In 1998, lobby efforts to incorporate a special provision in the General Appropriations Act for government to procure 10% of its school chair requirements from PWD cooperatives (or the GAA PWD procurement policy) finally bore fruit. The implementation of this provision by the Department of Education however has been inconsistent, and well meaning efforts by Department of Education officials to push it forward have been deterred by the Government Procurement Reform Act.

Further lobby efforts to regularize and to broaden the application of this special provision to cover other government departments were mounted in 2002. Government’s response was Executive Order 417 which up to the time of the research suffered from having no Implementing Rules and Regulations.

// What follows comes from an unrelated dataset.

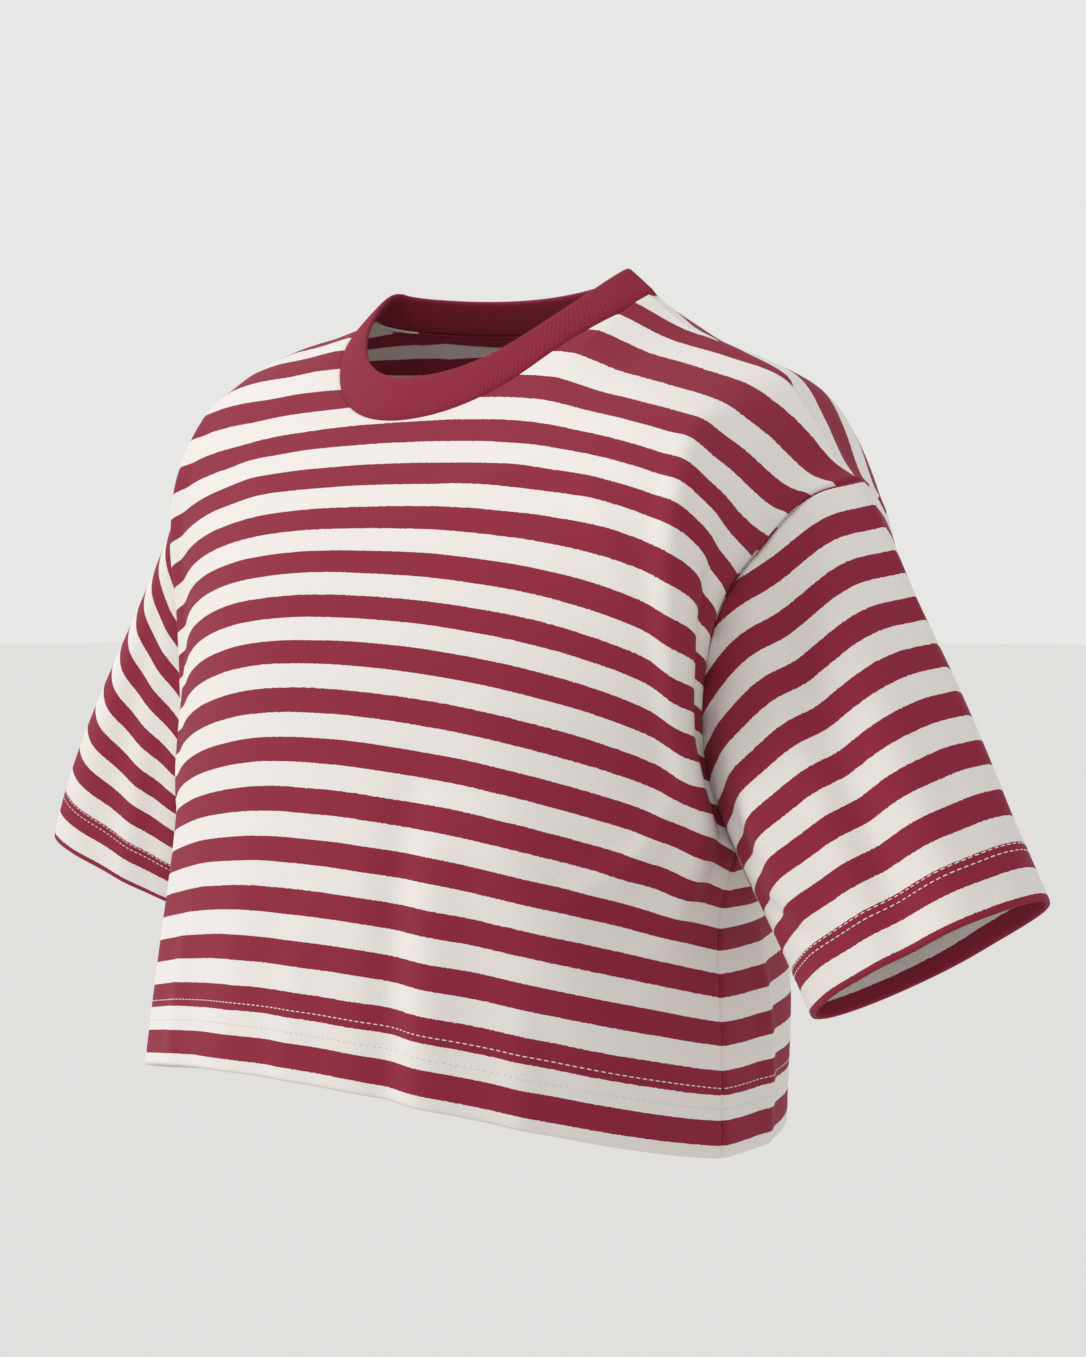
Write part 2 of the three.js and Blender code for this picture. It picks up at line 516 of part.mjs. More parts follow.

The Medium Term Philippine Development Plan (2004-2010) called for expanded capacity building programs for PWDs, and set an ambitious target that by 2010, 10% of the national government workforce should be PWD. 2003-2012 had also been declared by the government as the Philippine Decade of Persons with Disabilities. But despite these commitments, progress remained slow. Education and job generation remained key areas for intervention (Schelzig, 2005). A National Council on Disability Affairs (NCDA) is lodged under the Department of Social Welfare and Development to oversee the implementation of laws governing PWDs and the protection of their rights and welfare.

As the National Federation of Cooperatives of Persons with Disability pursues its strategy of establishing and strengthening cooperatives as vehicles for employment and empowerment, it has worked with PWD advocates and supporters to set up the Foundation for TheseAbled as a platform for engaging other development actors and government to work for inclusive and equitable development where the rights and welfare of PWDs are secured.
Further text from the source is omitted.